Ontem tive o prazer em falar com um desses ‘amigos para chorar’. E foi muito bom – renovou, revigorou, reafirmou -sentimentos e amizade, só não deu para chorar (rsrsrs). E hoje leio esse texto que fala por si só.
Obrigada Marcos Fábio por escrever por nós e para nós.
Fez-me lembrar VÃO GÔGO (Millor Fernandes) em sua página PIF-PAF, bem no centro das folhas da revista ISTOé… Mantinha sempre uma “coluna” com o título “Confúcio disse”, com umas quatro ou cinco reflexões.
Uma delas me vem à mente, volta e meia, vendo ao vivo ou apenas imaginando a cena de duas pessoas cruzando pela calçada, Foi assim
“lembrai-vos sempre que “COMO VAI VOCÊ?”… não é uma pergunta.
é um mero cumprimento.”
Imagine se / quando têm tempo para ouvir alguma resposta…
E como poderia ser cansativo e/ou até doloroso… podendo aumentar nossas razões pranto e tristeza…
Daí os silêncios que cruzam
Esse texto é a mais pura das verdades.
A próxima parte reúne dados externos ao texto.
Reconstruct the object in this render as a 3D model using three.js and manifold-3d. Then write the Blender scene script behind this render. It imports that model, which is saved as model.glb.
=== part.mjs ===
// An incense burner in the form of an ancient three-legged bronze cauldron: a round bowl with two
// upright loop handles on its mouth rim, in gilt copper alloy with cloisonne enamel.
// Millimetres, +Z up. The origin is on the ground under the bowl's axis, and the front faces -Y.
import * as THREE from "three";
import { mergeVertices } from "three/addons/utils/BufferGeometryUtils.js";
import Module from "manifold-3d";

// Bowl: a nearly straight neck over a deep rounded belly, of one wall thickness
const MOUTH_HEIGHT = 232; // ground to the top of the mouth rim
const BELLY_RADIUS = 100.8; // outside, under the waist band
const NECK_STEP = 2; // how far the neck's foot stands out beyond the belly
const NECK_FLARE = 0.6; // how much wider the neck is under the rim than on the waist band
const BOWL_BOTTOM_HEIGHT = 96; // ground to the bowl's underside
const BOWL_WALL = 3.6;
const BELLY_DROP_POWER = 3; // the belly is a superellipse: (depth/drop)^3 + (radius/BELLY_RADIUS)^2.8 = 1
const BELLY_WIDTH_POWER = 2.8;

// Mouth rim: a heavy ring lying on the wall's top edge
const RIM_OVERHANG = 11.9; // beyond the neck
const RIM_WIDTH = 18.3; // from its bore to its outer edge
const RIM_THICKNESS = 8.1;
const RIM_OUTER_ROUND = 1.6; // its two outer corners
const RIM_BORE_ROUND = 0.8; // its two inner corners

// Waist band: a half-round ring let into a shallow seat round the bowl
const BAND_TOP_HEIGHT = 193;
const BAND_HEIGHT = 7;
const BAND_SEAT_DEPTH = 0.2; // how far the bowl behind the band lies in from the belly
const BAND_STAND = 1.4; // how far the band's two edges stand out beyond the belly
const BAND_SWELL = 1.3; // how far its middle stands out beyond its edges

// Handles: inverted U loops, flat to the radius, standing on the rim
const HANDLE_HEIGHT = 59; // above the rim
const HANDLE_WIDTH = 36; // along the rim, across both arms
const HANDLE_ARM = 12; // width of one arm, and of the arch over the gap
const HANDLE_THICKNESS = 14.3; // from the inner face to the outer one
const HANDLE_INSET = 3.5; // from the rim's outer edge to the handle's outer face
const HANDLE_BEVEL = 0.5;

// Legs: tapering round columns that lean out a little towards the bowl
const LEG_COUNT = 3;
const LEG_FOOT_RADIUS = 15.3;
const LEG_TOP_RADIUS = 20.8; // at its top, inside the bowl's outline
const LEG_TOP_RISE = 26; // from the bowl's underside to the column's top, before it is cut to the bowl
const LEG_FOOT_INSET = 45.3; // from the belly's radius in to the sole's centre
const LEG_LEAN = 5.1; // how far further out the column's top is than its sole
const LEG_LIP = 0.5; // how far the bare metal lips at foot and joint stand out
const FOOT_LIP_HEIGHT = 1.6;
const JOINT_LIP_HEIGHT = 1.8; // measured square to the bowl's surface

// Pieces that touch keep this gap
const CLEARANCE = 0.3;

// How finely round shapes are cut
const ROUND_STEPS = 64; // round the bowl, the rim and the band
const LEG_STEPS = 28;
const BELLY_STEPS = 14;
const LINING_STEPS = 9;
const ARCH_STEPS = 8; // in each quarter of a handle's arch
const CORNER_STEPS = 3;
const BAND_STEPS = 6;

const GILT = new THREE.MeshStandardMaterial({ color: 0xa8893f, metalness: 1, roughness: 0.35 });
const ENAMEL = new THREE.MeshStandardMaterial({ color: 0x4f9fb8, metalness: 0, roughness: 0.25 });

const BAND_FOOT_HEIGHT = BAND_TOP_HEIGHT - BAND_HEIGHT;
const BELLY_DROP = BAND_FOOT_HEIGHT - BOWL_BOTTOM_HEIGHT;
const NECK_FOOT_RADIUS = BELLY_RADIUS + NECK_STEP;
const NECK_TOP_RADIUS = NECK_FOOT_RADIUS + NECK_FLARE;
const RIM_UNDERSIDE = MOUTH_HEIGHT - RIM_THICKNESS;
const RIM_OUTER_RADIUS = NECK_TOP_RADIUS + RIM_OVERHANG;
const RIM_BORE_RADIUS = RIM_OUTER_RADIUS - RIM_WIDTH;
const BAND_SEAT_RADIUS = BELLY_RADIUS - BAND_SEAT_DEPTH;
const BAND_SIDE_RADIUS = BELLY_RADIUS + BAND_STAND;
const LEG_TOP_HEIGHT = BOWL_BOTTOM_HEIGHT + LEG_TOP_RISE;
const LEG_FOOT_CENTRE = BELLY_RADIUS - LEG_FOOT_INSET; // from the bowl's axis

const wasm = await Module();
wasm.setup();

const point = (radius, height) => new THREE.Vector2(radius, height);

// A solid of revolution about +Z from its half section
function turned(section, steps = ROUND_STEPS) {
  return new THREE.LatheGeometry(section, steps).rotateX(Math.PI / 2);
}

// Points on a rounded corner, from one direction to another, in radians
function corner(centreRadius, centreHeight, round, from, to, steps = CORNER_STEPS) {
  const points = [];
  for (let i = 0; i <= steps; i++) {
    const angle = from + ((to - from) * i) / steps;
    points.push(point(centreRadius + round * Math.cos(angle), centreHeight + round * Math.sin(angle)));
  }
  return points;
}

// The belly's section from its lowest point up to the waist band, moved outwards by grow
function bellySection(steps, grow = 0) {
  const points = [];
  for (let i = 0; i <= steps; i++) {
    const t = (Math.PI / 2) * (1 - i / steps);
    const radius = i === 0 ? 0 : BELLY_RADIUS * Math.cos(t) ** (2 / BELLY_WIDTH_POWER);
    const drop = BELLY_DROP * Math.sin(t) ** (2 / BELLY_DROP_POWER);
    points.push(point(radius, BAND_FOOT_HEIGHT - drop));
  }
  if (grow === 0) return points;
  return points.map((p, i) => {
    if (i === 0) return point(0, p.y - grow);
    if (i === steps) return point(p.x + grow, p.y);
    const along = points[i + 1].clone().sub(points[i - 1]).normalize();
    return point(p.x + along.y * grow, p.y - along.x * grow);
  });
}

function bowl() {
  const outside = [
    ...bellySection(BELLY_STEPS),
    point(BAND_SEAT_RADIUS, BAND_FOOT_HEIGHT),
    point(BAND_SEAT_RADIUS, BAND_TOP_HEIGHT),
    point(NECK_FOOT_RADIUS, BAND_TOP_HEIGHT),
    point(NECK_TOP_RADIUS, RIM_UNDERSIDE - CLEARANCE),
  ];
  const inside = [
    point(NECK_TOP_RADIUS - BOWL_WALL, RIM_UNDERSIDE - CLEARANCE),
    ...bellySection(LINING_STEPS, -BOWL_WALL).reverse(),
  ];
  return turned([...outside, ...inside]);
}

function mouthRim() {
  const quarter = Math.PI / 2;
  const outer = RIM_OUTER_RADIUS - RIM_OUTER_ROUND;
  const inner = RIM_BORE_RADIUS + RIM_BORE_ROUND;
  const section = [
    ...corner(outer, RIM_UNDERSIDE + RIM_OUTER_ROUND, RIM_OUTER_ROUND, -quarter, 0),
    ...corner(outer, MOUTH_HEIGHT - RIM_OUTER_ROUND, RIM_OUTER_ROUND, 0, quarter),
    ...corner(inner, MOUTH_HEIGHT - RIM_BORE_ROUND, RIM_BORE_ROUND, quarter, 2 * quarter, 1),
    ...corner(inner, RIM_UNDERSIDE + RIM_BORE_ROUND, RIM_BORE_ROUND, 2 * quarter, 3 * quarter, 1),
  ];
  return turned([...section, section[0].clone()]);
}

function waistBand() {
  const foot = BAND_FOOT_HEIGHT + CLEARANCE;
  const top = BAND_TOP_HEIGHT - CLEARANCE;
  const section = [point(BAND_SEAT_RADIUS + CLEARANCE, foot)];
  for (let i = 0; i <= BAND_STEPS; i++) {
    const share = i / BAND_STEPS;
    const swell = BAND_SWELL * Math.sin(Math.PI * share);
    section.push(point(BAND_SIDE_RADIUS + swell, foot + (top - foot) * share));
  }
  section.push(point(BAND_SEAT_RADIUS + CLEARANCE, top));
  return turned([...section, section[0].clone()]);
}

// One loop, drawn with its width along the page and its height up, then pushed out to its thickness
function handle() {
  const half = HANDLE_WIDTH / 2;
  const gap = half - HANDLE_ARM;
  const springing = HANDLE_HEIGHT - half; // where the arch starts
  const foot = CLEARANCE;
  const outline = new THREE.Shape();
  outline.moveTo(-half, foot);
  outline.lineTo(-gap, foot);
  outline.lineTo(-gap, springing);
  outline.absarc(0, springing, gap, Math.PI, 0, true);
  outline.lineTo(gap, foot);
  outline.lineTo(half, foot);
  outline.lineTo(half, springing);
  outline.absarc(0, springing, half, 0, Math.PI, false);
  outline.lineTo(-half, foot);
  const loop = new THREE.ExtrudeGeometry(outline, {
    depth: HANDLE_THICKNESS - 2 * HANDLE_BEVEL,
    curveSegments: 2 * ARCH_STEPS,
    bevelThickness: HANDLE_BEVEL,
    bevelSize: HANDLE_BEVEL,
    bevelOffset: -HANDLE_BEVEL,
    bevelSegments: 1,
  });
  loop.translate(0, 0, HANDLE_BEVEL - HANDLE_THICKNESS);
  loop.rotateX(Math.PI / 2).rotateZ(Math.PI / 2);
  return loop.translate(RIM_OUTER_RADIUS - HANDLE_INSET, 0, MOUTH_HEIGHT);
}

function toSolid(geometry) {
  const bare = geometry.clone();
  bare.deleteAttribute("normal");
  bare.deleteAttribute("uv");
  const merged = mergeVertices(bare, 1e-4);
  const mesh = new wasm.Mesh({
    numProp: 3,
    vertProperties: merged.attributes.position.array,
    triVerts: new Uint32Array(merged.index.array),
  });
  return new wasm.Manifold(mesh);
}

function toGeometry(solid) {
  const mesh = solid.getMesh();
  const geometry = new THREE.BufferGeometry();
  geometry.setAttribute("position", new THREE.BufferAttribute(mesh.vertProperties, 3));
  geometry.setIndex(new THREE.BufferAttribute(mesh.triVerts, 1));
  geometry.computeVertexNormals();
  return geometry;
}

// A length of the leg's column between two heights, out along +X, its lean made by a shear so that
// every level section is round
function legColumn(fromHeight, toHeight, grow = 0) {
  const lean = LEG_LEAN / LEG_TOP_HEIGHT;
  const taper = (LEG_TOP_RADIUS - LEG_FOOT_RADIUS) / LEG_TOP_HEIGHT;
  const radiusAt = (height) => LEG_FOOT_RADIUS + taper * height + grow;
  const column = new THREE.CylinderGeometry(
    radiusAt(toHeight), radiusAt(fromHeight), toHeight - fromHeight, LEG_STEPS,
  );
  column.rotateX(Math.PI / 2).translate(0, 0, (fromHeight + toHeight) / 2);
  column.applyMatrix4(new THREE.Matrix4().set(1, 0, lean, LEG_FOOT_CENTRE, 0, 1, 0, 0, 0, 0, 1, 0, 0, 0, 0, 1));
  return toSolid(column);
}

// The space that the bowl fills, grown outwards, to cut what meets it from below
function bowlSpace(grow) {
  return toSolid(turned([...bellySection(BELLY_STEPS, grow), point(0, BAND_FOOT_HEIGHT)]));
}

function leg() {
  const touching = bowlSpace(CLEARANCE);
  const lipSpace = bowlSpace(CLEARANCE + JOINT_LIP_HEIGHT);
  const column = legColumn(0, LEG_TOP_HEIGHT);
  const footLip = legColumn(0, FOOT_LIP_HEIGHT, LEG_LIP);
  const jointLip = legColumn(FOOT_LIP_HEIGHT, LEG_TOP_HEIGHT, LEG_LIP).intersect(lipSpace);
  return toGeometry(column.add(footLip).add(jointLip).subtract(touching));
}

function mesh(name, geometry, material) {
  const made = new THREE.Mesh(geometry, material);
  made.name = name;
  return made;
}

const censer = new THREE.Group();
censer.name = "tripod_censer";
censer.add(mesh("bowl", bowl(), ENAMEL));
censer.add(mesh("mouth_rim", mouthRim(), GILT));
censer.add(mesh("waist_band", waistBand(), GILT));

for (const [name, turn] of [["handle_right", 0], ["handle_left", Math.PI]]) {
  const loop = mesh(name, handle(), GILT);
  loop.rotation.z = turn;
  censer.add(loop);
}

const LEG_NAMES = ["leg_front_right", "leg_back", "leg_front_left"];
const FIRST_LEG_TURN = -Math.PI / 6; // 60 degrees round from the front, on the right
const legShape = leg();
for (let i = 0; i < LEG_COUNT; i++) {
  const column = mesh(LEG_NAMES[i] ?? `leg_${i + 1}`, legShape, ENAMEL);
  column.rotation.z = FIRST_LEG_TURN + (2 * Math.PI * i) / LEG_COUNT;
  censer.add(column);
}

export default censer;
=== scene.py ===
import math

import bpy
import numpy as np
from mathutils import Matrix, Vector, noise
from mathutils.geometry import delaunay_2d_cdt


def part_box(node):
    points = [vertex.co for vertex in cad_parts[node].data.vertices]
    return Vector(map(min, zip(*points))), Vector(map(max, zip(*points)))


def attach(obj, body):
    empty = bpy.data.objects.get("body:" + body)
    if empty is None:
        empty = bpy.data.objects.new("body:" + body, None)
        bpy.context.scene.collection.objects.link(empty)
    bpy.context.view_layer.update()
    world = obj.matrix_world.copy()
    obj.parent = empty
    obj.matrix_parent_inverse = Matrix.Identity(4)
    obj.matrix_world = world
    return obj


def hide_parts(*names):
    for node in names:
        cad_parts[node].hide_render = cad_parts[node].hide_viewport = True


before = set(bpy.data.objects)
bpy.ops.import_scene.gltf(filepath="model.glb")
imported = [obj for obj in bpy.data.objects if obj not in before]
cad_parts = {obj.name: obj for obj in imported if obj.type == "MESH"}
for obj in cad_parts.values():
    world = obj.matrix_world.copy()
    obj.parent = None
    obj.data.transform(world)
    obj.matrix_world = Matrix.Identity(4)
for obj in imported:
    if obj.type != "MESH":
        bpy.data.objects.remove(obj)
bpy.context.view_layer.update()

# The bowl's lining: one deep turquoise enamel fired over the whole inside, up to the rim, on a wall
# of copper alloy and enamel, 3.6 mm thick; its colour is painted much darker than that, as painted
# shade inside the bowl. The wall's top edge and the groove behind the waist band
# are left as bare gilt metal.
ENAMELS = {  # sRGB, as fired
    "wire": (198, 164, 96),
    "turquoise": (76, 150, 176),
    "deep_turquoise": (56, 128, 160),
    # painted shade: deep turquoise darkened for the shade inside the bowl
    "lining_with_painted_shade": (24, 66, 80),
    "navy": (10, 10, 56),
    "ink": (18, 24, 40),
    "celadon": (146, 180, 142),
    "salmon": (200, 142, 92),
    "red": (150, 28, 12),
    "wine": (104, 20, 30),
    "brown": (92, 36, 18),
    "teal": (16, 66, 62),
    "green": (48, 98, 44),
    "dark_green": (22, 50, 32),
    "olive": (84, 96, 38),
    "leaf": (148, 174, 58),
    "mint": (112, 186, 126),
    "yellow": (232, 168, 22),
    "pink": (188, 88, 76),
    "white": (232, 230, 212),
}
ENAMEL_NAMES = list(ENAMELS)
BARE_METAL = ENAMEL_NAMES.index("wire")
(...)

Um dos melhores do meu confrade abeelino Marcoa Fábio, cuja voz e grito, reflete a voz de todos nós humanos.
Abrç, Marcos. De algum modo somos amigos. Estamos aqui nessa trajetória literária, poetas, na tentativas de compreensão de nós mesmos.
Abrç
Verdade. Nem sempre um “Como vai?” tem essa intenção.
Tenho um breve texto nessa linha:
“- Bom dia, amigo, como vai?
– Mau dia, amigo, vou bem nao.
Kuém! Kuém! Kuém! Kuém!”
Excelente!
Esse texto é a mais pura das verdades. Um dos melhores do meu confrade abeelino Marcos Fábio, cuja voz – e grito – reflete a voz de todos nós humanos.
De algum modo somos amigos. Estamos aqui nessa trajetória literária, poetas, na tentativas de compreensão de nós mesmos.